Job:
Count the lines in the data below where the string "that" occurs, please, and give the number alone.

Record list:
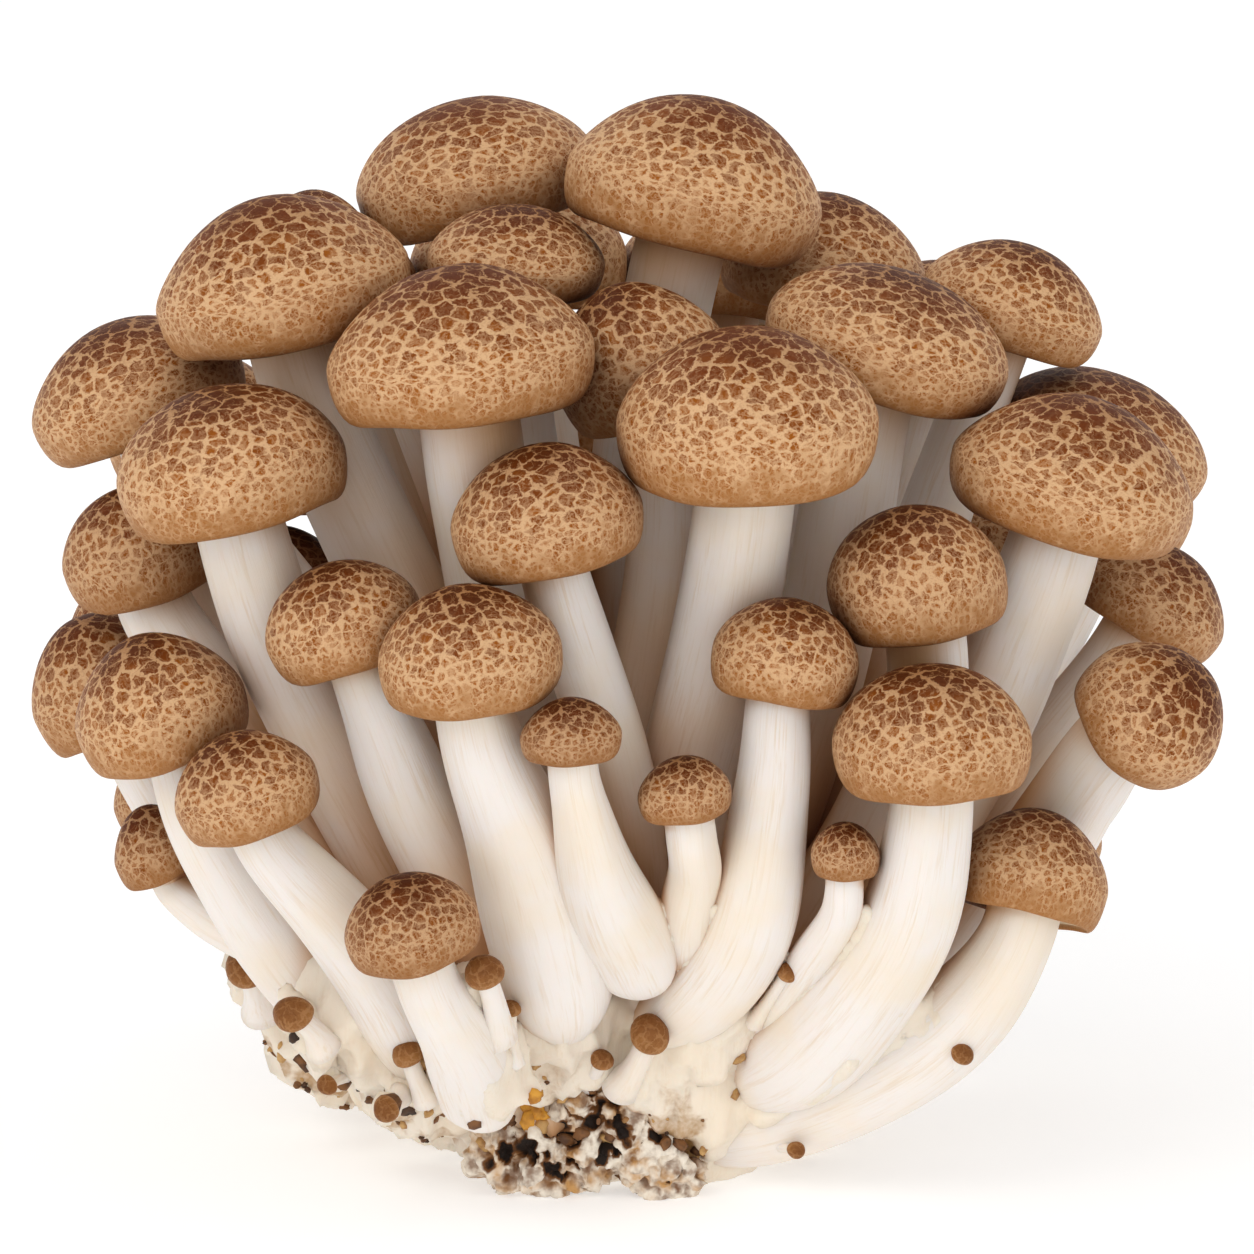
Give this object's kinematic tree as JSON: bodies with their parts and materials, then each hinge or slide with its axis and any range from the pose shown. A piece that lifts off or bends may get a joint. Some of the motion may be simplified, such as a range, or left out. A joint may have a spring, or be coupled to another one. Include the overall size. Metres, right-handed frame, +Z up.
{
  "type": "mushroom cluster",
  "caption": "Natural cluster of brown beech mushrooms: speckled domed caps on pale curved stems that fan out of one knotted root base with a flat cut underside.",
  "frame": {"origin": "middle of the root base's flat cut face, which the cluster stands on", "axes": "+Z up, along the growth; -Y towards the side with the lowest and nearest mushrooms; +X along the widest spread of the caps"},
  "size_m": [0.1181, 0.1085, 0.1053],
  "materials": {
    "cap_skin": "satin brown skin with darker patches and thin pale lines",
    "stem_flesh": "soft matte cream flesh with fine lengthwise fibres",
    "substrate": "rough crumbs of old growing medium bound by white threads"
  },
  "bodies": {
    "root": {"cap_01": "cap_skin", "cap_02": "cap_skin", "cap_03": "cap_skin", "cap_04": "cap_skin", "cap_05": "cap_skin", "cap_06": "cap_skin", "cap_07": "cap_skin", "cap_08": "cap_skin", "cap_09": "cap_skin", "cap_10": "cap_skin", "cap_11": "cap_skin", "cap_12": "cap_skin", "cap_13": "cap_skin", "cap_14": "cap_skin", "cap_15": "cap_skin", "cap_16": "cap_skin", "cap_17": "cap_skin", "cap_18": "cap_skin", "cap_19": "cap_skin", "cap_20": "cap_skin", "cap_21": "cap_skin", "cap_22": "cap_skin", "cap_23": "cap_skin", "cap_24": "cap_skin", "cap_25": "cap_skin", "cap_26": "cap_skin", "cap_27": "cap_skin", "cap_28": "cap_skin", "cap_29": "cap_skin", "cap_30": "cap_skin", "cap_31": "cap_skin", "cap_32": "cap_skin", "cap_33": "cap_skin", "cap_34": "cap_skin", "cap_35": "cap_skin", "cap_36": "cap_skin", "cap_37": "cap_skin", "cap_38": "cap_skin", "cap_39": "cap_skin", "cap_40": "cap_skin", "cap_41": "cap_skin", "cap_42": "cap_skin", "cap_43": "cap_skin", "cap_44": "cap_skin", "cap_45": "cap_skin", "cap_46": "cap_skin", "cap_47": "cap_skin", "cap_48": "cap_skin", "cap_49": "cap_skin", "cap_50": "cap_skin", "cap_51": "cap_skin", "cap_52": "cap_skin", "cap_53": "cap_skin", "cap_54": "cap_skin", "cap_55": "cap_skin", "stems_and_base": "stem_flesh", "substrate_plug": "substrate"}
  },
  "joints": []
}
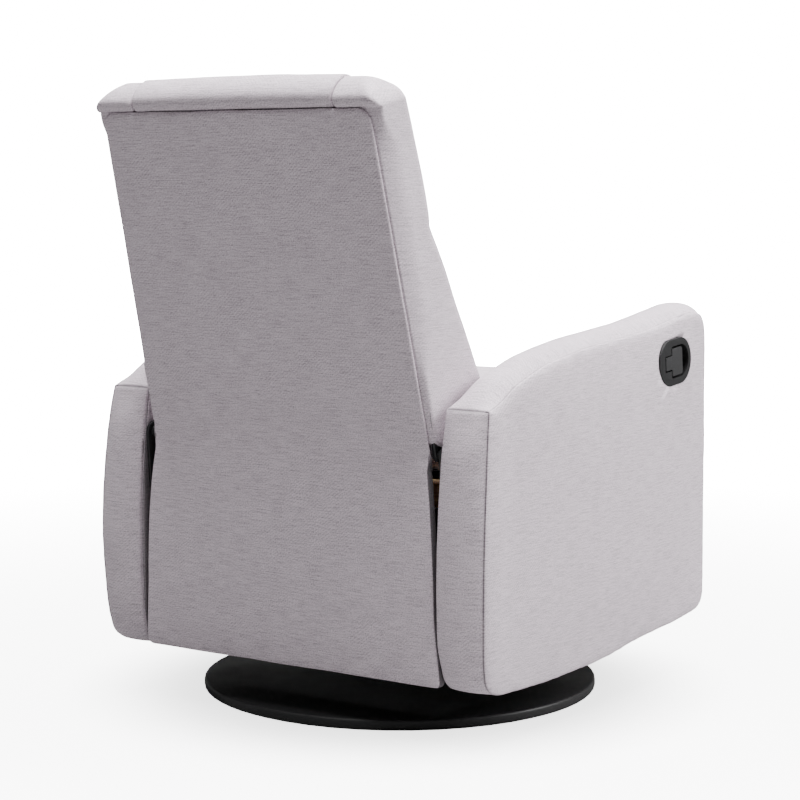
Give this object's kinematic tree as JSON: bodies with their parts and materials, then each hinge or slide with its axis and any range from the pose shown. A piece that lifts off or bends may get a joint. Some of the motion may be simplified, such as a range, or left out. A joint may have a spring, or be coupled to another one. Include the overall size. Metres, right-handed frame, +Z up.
{
  "type": "swivel glider recliner",
  "caption": "Upholstered nursery armchair that swivels and glides on a round floor disc, with a reclining back, a fold-out footrest and a release handle in the arm.",
  "frame": {"origin": "centre of the floor pad's underside, on the floor, where the swivel axis meets it", "axes": "+Z up along the swivel axis, -Y the way the sitter faces, +X to the sitter's left, so the release handle is on the -X side"},
  "size_m": [0.7956, 0.926, 1.0555],
  "materials": {
    "upholstery": "light grey woven fabric with a slub",
    "base_disc": "board with a matte black coating",
    "floor_pad": "matte",
    "black_steel": "satin black powder coat",
    "zinc_steel": "satin zinc plate",
    "spring_steel": "satin oiled wire",
    "frame_wood": "raw plywood and softwood",
    "handle_plastic": "dark grey, fine grain",
    "cable_sheath": "matte black sheath"
  },
  "bodies": {
    "base": {"floor_pad": "floor_pad", "base_disc": "base_disc", "spindle_post": "zinc_steel", "bearing_lower_race": "zinc_steel"},
    "turntable": {"bearing_upper_race": "zinc_steel", "turntable_frame": "black_steel", "glide_bracket_left": "black_steel", "glide_bracket_right": "black_steel"},
    "rear_links": {"glide_link_rear_left": "zinc_steel", "glide_link_rear_right": "zinc_steel"},
    "front_links": {"glide_link_front_left": "zinc_steel", "glide_link_front_right": "zinc_steel"},
    "chassis": {"glide_rail_left": "black_steel", "glide_rail_right": "black_steel", "cross_tube_front": "black_steel", "cross_tube_rear": "black_steel", "mechanism_plate_left": "black_steel", "mechanism_plate_right": "black_steel", "seat_rail_front": "frame_wood", "seat_rail_rear": "frame_wood", "seat_rail_left": "frame_wood", "seat_rail_right": "frame_wood", "front_apron": "upholstery", "seat_spring_1": "spring_steel", "seat_spring_2": "spring_steel", "seat_spring_3": "spring_steel", "seat_spring_4": "spring_steel", "seat_cushion": "upholstery", "arm_cover_left": "upholstery", "arm_cover_right": "upholstery", "arm_board_left": "frame_wood", "arm_board_right": "frame_wood", "handle_bezel": "handle_plastic", "handle_pin": "zinc_steel", "release_cable": "cable_sheath", "lower_back_panel": "upholstery", "back_crease_strip": "upholstery", "back_hinge_plate_left": "black_steel", "back_hinge_plate_right": "black_steel"},
    "handle": {"handle_paddle": "handle_plastic"},
    "release": {"release_pawl": "zinc_steel"},
    "back": {"back_rear_panel": "upholstery", "back_board": "frame_wood", "back_bracket_left": "black_steel", "back_bracket_right": "black_steel", "back_lumbar_pillow": "upholstery", "back_head_pillow": "upholstery", "back_bolster_left": "upholstery", "back_bolster_right": "upholstery"},
    "fold_1": {"footrest_link_1_left": "zinc_steel", "footrest_link_1_right": "zinc_steel", "torque_tube": "black_steel"},
    "fold_2": {"footrest_link_2_left": "zinc_steel", "footrest_link_2_right": "zinc_steel"},
    "fold_3": {"footrest_link_3_left": "zinc_steel", "footrest_link_3_right": "zinc_steel", "footrest_board": "frame_wood", "footrest_pad": "upholstery"},
    "fold_4": {"footrest_link_4_left": "zinc_steel", "footrest_link_4_right": "zinc_steel"}
  },
  "joints": [
    {"name": "swivel", "type": "hinge", "parent": "base", "child": "turntable", "pos_m": [0, 0, 0.05], "axis": [0, 0, 1], "continuous": true},
    {"name": "glide", "type": "hinge", "parent": "turntable", "child": "rear_links", "pos_m": [0, 0.12, 0.235], "axis": [1, 0, 0], "range_deg": [-22, 22]},
    {"name": "glide_level", "type": "hinge", "parent": "rear_links", "child": "chassis", "pos_m": [0, 0.12, 0.095], "axis": [1, 0, 0], "range_deg": [-22, 22]},
    {"name": "glide_front", "type": "hinge", "parent": "turntable", "child": "front_links", "pos_m": [0, -0.12, 0.235], "axis": [1, 0, 0], "range_deg": [-22, 22]},
    {"name": "recline", "type": "hinge", "parent": "chassis", "child": "back", "pos_m": [0, 0.30999, 0.46187], "axis": [-1, 0, 0], "range_deg": [0, 35], "deforming": ["back_crease_strip"]},
    {"name": "footrest", "type": "hinge", "parent": "chassis", "child": "fold_1", "pos_m": [0, -0.303, 0.335], "axis": [-1, 0, 0], "range_deg": [0, 72]},
    {"name": "fold_2", "type": "hinge", "parent": "fold_1", "child": "fold_2", "pos_m": [0, -0.32961, 0.22827], "axis": [-1, 0, 0], "range_deg": [-144, 0]},
    {"name": "fold_3", "type": "hinge", "parent": "fold_2", "child": "fold_3", "pos_m": [0, -0.32577, 0.3382], "axis": [-1, 0, 0], "range_deg": [0, 144]},
    {"name": "fold_4", "type": "hinge", "parent": "fold_1", "child": "fold_4", "pos_m": [0, -0.35622, 0.12154], "axis": [-1, 0, 0], "range_deg": [-144, 0]},
    {"name": "handle_pull", "type": "hinge", "parent": "chassis", "child": "handle", "pos_m": [-0.3895, -0.24812, 0.5698], "axis": [0, -0.0872, -0.9962], "range_deg": [0, 28], "stiffness_Nm_per_rad": 0.3, "springref_deg": -11.46},
    {"name": "pawl_release", "type": "hinge", "parent": "chassis", "child": "release", "pos_m": [-0.197, -0.246, 0.33], "axis": [-1, 0, 0], "range_deg": [0, 12]}
  ],
  "couplings": [
    {"joint": "glide_level", "follows": "glide", "ratio": -1},
    {"joint": "glide_front", "follows": "glide", "ratio": 1},
    {"joint": "fold_2", "follows": "footrest", "ratio": -2},
    {"joint": "fold_3", "follows": "footrest", "ratio": 2},
    {"joint": "fold_4", "follows": "footrest", "ratio": -2},
    {"joint": "pawl_release", "follows": "handle_pull", "ratio": 0.35}
  ]
}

The reply:
4